ANSTO User Meeting 2019

Radiation Damage Characterisation of Organic Semiconductors

2 Dec 2019, 11:50

15m

Muse

Oral Advanced materials Session 1

Speaker

Jessie Posar

Description

The radiation damage of a fullerene-composite bulk heterojunction organic photodetector was characterised for samples that have been exposed to ionising radiation in increments of 10kGy up to a total accumulated irradiation dose of 40kGy. Irradiation was achieved by a cobalt-60 gamma source (dose rate = 1.2kGy/h) at the Australian Nuclear Science and Technology Organisation. Between each irradiation the Charge Collection Efficiency of the photodetector was measured using an LED (520nm) in a dark environment. Normalised to the Charge Collection Efficiency prior to irradiation, the response after exposure to 40kGy decreased by 40%. The mobility of a photodetector exposed to 40kGy was compared to an un-irradiated sample via the Time-of-Flight method. A picosecond pulsed laser incident upon the sample was used to inject photo-generated charge carriers within the bulk. The measurement of the carrier transient was used to obtain the carrier drift time of the organic photodetector. The drift time at 20V bias was determined to be (2.727 ± 0.002)μs and (1.525 ± 0.002)μs for the photodetectors exposed to 0 and 40kGy, respectively.

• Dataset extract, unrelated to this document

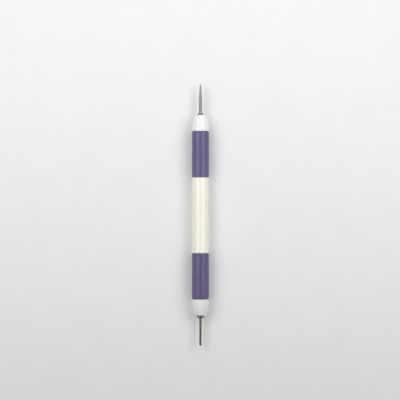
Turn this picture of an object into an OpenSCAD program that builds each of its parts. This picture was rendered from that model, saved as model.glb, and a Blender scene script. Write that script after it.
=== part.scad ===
// Double-ended paper quilling tool, with a needle at one end and a slotted pin at the other.
// A hollow moulded barrel has a neck at each end, and a rubber sleeve is pushed over each neck.
// A bullet-shaped nose plugs into each end of the bore, traps the sleeve and holds the steel tip.
// The tool lies on its side along Y, with the needle towards +Y and the origin below its middle.

/* [Barrel] */
// Outside diameter of the barrel between the two sleeves
barrel_d = 9.2; // [8.4:0.1:10]
// Length of the barrel that shows between the two sleeves
barrel_len = 41.5; // [20:0.5:80]
// Diameter of the bore that runs through the barrel
bore_d = 5.2; // [4.4:0.1:5.8]
// Diameter of the neck that carries each sleeve
neck_d = 7; // [6.4:0.1:7.8]
// Radius on the edge of each shoulder of the barrel
shoulder_round = 0.25; // [0.05:0.05:0.4]
// Number of holding rings around each neck
ring_count = 3; // [1:1:5]
// Width of a holding ring at its foot
ring_w = 1.2; // [0.6:0.1:2]
// Height of a holding ring above the neck
ring_h = 0.25; // [0.1:0.05:0.4]

/* [Sleeves] */
// Outside diameter of a rubber sleeve
sleeve_d = 9.4; // [9:0.1:10.6]
// Length of a rubber sleeve
sleeve_len = 25.1; // [12:0.1:40]
// Radius on the end edges of a sleeve
sleeve_round = 0.35; // [0.1:0.05:0.5]

/* [Noses] */
// Diameter of a nose where it meets the sleeve
nose_d = 9.1; // [8.4:0.1:10]
// Length of a nose from the sleeve to its face
nose_len = 8.8; // [5:0.1:14]
// Diameter of the flat face that carries the collar
nose_face_d = 5.7; // [4.2:0.1:6.6]
// Radius on the edge of a nose beside the sleeve
nose_round = 0.25; // [0.05:0.05:0.4]
// Length of the tail that plugs into the bore
tail_len = 12; // [8:0.5:20]
// Chamfer on the end of the tail
tail_chamfer = 0.6; // [0.2:0.1:0.9]
// Number of crush ribs around the tail
rib_count = 6; // [3:1:8]
// Width of a crush rib
rib_w = 0.7; // [0.4:0.1:1]
// Height of a crush rib
rib_h = 0.25; // [0.1:0.05:0.4]

/* [Needle] */
// Diameter of the needle's shank
needle_d = 1.75; // [1.2:0.05:2]
// Length of the needle outside the nose
needle_out = 17; // [13:0.5:30]
// Length of the needle's tapered point
needle_point = 9; // [5:0.5:11]
// Radius of the needle's very tip
needle_tip_r = 0.09; // [0.05:0.01:0.2]
// Length of the cone between the needle's root and its shank
needle_cone = 0.5; // [0.2:0.1:1]
// Diameter of the collar at the foot of the needle
needle_collar_d = 3.2; // [2.9:0.1:4]
// Thickness of the collar at the foot of the needle
needle_collar_h = 0.9; // [0.5:0.1:1.5]

/* [Slotted pin] */
// Diameter of the slotted pin
pin_d = 1.3; // [1:0.05:1.8]
// Length of the slotted pin outside the nose
pin_out = 16.5; // [12:0.5:24]
// Width of the slot that grips the paper strip
slot_w = 0.35; // [0.2:0.05:0.45]
// Depth of the slot from the end of the pin
slot_depth = 8; // [4:0.5:9]
// Radius on the end of the slotted pin
pin_end_round = 0.2; // [0.05:0.05:0.25]
// Length of the cone between the pin's root and its shank
pin_cone = 0.9; // [0.4:0.1:1.4]
// Diameter of the collar at the foot of the pin
pin_collar_d = 4; // [3.2:0.1:4.2]
// Thickness of the collar at the foot of the pin
pin_collar_h = 1.1; // [0.6:0.1:1.6]

/* [Roots of the steel tips] */
// Diameter of the root that holds each steel tip in its nose
root_d = 2.3; // [2.1:0.05:2.6]
// Length of the root inside the nose
root_held = 12; // [6:0.5:14]
// Chamfer on the inner end of the root
root_chamfer = 0.25; // [0.1:0.05:0.4]
// Number of glue grooves around each root
groove_count = 3; // [1:1:4]
// Width of a glue groove
groove_w = 0.8; // [0.4:0.1:1.2]
// Depth of a glue groove
groove_depth = 0.1; // [0.05:0.01:0.2]

/* [Fits] */
// Gap between a sleeve and the plastic around it
sleeve_gap = 0.05; // [0.02:0.01:0.1]
// Gap between the crush ribs and the bore
tail_gap = 0.02; // [0.01:0.01:0.05]
// Gap around the root of a steel tip, in its nose and collar
root_gap = 0.02; // [0.01:0.01:0.05]

/* [Hidden] */
$fn = 72;
arc_steps = 5;
nose_steps = 18;
point_steps = 8;
cut_margin = 1;
neck_len = sleeve_len + 2 * sleeve_gap;
neck_start = barrel_len / 2;
neck_end = neck_start + neck_len;
nose_face = neck_end + nose_len;
// The needle and the pin stand out by different lengths, so the tool's middle is off the barrel's
needle_tip = nose_face + needle_out;
pin_tip = nose_face + pin_out;
middle = (needle_tip - pin_tip) / 2;
axis_height = max(barrel_d, sleeve_d, nose_d) / 2;
// The nose is a quarter ellipse cut off where it has narrowed to its face
nose_reach = nose_len / sqrt(1 - pow(nose_face_d / nose_d, 2));
tail_d = bore_d - 2 * tail_gap - 2 * rib_h;
root_end = nose_face - root_held;
steel = [0.62, 0.62, 0.6];
ivory = [0.96, 0.95, 0.89];
white = [0.97, 0.97, 0.96];
purple = [0.45, 0.41, 0.57];

// Points of an arc about a centre [across, along], from one angle to another
function arc(centre, r, from, to) = [
  for (i = [0 : arc_steps])
    let (a = from + (to - from) * i / arc_steps)
      [centre[0] + r * cos(a), centre[1] + r * sin(a)]
];

// Distance along the neck to the middle of a holding ring
function ring_at(i) = neck_start + neck_len * (i + 0.5) / ring_count;

// Turns a shape that stands along Z onto the tool's axis, with +Z towards the needle
module on_axis() {
  translate([0, -middle, axis_height])
    rotate([-90, 0, 0])
      children();
}

// Places a shape drawn for the needle's end at the pin's end
module other_end() {
  mirror([0, 0, 1])
    children();
}

// Ring with sloping sides around the neck, drawn as half of its section
module ring_section(at, base_r, w, h) {
  translate([0, at])
    polygon([
      [base_r - h, -w / 2],
      [base_r, -w / 2],
      [base_r + h, -w / 4],
      [base_r + h, w / 4],
      [base_r, w / 2],
      [base_r - h, w / 2]
    ]);
}

// Half section of the barrel from its middle to the end of one neck
module half_barrel_section() {
  r = barrel_d / 2;
  difference() {
    union() {
      polygon(concat(
        [[bore_d / 2, 0], [r, 0]],
        arc([r - shoulder_round, neck_start - shoulder_round], shoulder_round, 0, 90),
        [[neck_d / 2, neck_start], [neck_d / 2, neck_end], [bore_d / 2, neck_end]]
      ));
      for (i = [0 : ring_count - 1])
        ring_section(ring_at(i), neck_d / 2, ring_w, ring_h);
    }
    translate([0, -cut_margin])
      square([bore_d / 2, neck_end + 2 * cut_margin]);
  }
}

module barrel() {
  color(ivory)
    on_axis()
      rotate_extrude() {
        half_barrel_section();
        mirror([0, 1])
          half_barrel_section();
      }
}

// Rubber sleeve, with a groove in its bore for each holding ring
module sleeve() {
  r = sleeve_d / 2;
  inner_r = neck_d / 2 + sleeve_gap;
  low = neck_start + sleeve_gap;
  high = neck_end - sleeve_gap;
  color(purple)
    rotate_extrude()
      difference() {
        polygon(concat(
          [[inner_r, low]],
          arc([r - sleeve_round, low + sleeve_round], sleeve_round, -90, 0),
          arc([r - sleeve_round, high - sleeve_round], sleeve_round, 0, 90),
          [[inner_r, high]]
        ));
        for (i = [0 : ring_count - 1])
          ring_section(ring_at(i), inner_r, ring_w + 2 * sleeve_gap, ring_h);
      }
}

module needle_sleeve() {
  on_axis()
    sleeve();
}

module slot_sleeve() {
  on_axis()
    other_end()
      sleeve();
}

// Outside of a nose: a rounded shoulder, then the quarter ellipse up to the face
module nose_section() {
  r = nose_d / 2;
  polygon(concat(
    [[0, neck_end]],
    arc([r - nose_round, neck_end + nose_round], nose_round, -90, 0),
    [for (i = [1 : nose_steps])
      let (t = nose_round + (nose_len - nose_round) * i / nose_steps)
        [r * sqrt(1 - pow(t / nose_reach, 2)), neck_end + t]],
    [[0, nose_face]]
  ));
}

// Bullet nose with a ribbed tail, and a blind hole for the root of a steel tip
module nose() {
  tail_end = neck_end - tail_len;
  color(white)
    difference() {
      union() {
        rotate_extrude()
          nose_section();
        rotate_extrude()
          polygon([
            [0, tail_end],
            [tail_d / 2 - tail_chamfer, tail_end],
            [tail_d / 2, tail_end + tail_chamfer],
            [tail_d / 2, neck_end + nose_round],
            [0, neck_end + nose_round]
          ]);
        for (i = [0 : rib_count - 1])
          rotate([0, 0, 360 * i / rib_count])
            tail_rib(tail_end);
      }
      translate([0, 0, root_end - root_gap])
        cylinder(d = root_d + 2 * root_gap, h = root_held + root_gap + cut_margin);
    }
}

// Crush rib along the tail, with a sloping end that leads it into the bore
module tail_rib(tail_end) {
  root_r = tail_d / 2 - rib_h;
  top_r = bore_d / 2 - tail_gap;
  flat_r = sqrt(pow(top_r, 2) - pow(rib_w / 2, 2));
  rotate([90, 0, 0])
    linear_extrude(rib_w, center = true)
      polygon([
        [root_r, tail_end + tail_chamfer],
        [tail_d / 2, tail_end + tail_chamfer],
        [flat_r, tail_end + tail_chamfer + 2 * rib_h],
        [flat_r, neck_end + nose_round],
        [root_r, neck_end + nose_round]
      ]);
}

module needle_nose() {
  on_axis()
    nose();
}

module slot_nose() {
  on_axis()
    other_end()
      nose();
}

// Root of a steel tip, from its chamfered inner end to the face of its collar
function root_outline(collar_h) = [
  [0, root_end],
  [root_d / 2 - root_chamfer, root_end],
  [root_d / 2, root_end + root_chamfer],
  [root_d / 2, nose_face + collar_h]
];

// Steel tip turned from the given outline, with glue grooves around its root
module steel_tip(outline) {
  difference() {
    rotate_extrude()
      polygon(outline);
    for (i = [1 : groove_count])
      translate([0, 0, root_end + root_held * i / (groove_count + 1)])
        difference() {
          cylinder(d = root_d + cut_margin, h = groove_w, center = true);
          cylinder(d = root_d - 2 * groove_depth, h = groove_w + cut_margin, center = true);
        }
  }
}

// Polished steel needle with a long point that swells a little towards the shank
module needle() {
  r = needle_d / 2;
  taper_start = needle_tip - needle_point;
  color(steel)
    on_axis()
      steel_tip(concat(
        root_outline(needle_collar_h),
        [[r, nose_face + needle_collar_h + needle_cone]],
        [for (i = [0 : point_steps])
          let (t = i / point_steps)
            [needle_tip_r + (r - needle_tip_r) * (1 - pow(t, 1.25)),
              taper_start + (needle_point - needle_tip_r) * t]],
        [[0, needle_tip]]
      ));
}

// Steel pin, slotted from its end so that a strip of paper slides in from the side
module slotted_pin() {
  r = pin_d / 2;
  color(steel)
    on_axis()
      other_end()
        difference() {
          steel_tip(concat(
            root_outline(pin_collar_h),
            [[r, nose_face + pin_collar_h + pin_cone]],
            arc([r - pin_end_round, pin_tip - pin_end_round], pin_end_round, 0, 90),
            [[0, pin_tip]]
          ));
          translate([-pin_d, -slot_w / 2, pin_tip - slot_depth])
            cube([2 * pin_d, slot_w, slot_depth + cut_margin]);
        }
}

// Flat turned collar around a root, with a bevelled edge, seated on the face of the nose
module collar(outer_d, thickness) {
  r = outer_d / 2;
  bore_r = root_d / 2 + root_gap;
  bevel = thickness / 5;
  color(steel)
    rotate_extrude()
      polygon([
        [bore_r, nose_face],
        [r, nose_face],
        [r, nose_face + thickness - bevel],
        [r - bevel, nose_face + thickness],
        [bore_r, nose_face + thickness]
      ]);
}

module needle_collar() {
  on_axis()
    collar(needle_collar_d, needle_collar_h);
}

module slot_collar() {
  on_axis()
    other_end()
      collar(pin_collar_d, pin_collar_h);
}

barrel();
needle_sleeve();
slot_sleeve();
needle_nose();
slot_nose();
needle();
slotted_pin();
needle_collar();
slot_collar();
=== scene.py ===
import math

import bmesh
import bpy
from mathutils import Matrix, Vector


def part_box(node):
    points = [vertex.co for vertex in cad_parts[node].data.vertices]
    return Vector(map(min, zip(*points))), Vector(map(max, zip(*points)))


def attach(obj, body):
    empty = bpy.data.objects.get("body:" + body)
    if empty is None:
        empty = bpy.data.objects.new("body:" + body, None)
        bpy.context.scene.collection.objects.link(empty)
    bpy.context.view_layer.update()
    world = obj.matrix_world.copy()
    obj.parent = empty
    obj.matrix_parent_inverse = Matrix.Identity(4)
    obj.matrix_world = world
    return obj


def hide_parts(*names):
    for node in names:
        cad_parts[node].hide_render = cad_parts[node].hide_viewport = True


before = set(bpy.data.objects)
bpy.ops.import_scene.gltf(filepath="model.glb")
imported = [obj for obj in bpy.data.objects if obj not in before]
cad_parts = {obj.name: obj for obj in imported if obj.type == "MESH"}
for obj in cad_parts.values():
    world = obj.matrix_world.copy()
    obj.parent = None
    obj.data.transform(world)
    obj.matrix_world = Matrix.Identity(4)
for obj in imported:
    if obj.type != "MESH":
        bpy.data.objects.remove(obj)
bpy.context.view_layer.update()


# Camera: it looks straight down on the tool, as the photograph does, with the needle towards the top.
# A long lens keeps both ends of the tool as square to the view as they are there.
camera_data = bpy.data.cameras.new("camera_above")
camera_data.lens = 200
camera_data.sensor_width = 36
camera_data.clip_start = 0.02
camera_data.clip_end = 20
camera = bpy.data.objects.new("camera_above", camera_data)
camera.location = (-0.00025, 0.0081, 1.2203)
bpy.context.scene.collection.objects.link(camera)
bpy.context.scene.camera = camera


# Barrel: one ivory plastic moulding with a bore right through it. Each end is a neck with three holding
# rings for a rubber sleeve. The mould's two halves met along the sides and left a fine flash line there.
barrel_low, barrel_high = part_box("barrel")
axis_height = (barrel_low.z + barrel_high.z) / 2
middle_y = (barrel_low.y + barrel_high.y) / 2
barrel_r = 0.0046
barrel_rim = 0.00025
bore_r = 0.0026
bore_mouth = 0.001
neck_r = 0.0035
neck_rim = 0.0001
neck_start = 0.02075
neck_end = (barrel_high.y - barrel_low.y) / 2
ring_height = 0.00025
ring_half_top = 0.0003
ring_half_foot = 0.0006
ring_places = [neck_start + (neck_end - neck_start) * (i + 0.5) / 3 for i in range(3)]
barrel_flash_wide = 0.00012
barrel_flash_high = 0.000025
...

The decrease in drift time due to the accumulated radiation damage is associated with a lower charge collection efficiency. Calculation of the drift mobility shows an increase in carrier mobility as a function of radiation damage. This result combined with the drift time measurements suggests that the effective thickness of the device varies as a function of total ionising dose. This effect can be explained by hypothesising a high recombination rate of the irradiated devices and their capability to collect charge carriers only from regions close to the electrodes. A shorter lifetime of the charge carriers in the highly irradiated device is suggested to explain the faster rise and fall time of the transient time. The Charge Collection Efficiency and Time-of-Flight method have provided valuable insight into the effects of radiation damage upon the charge transport characteristics of organic compounds.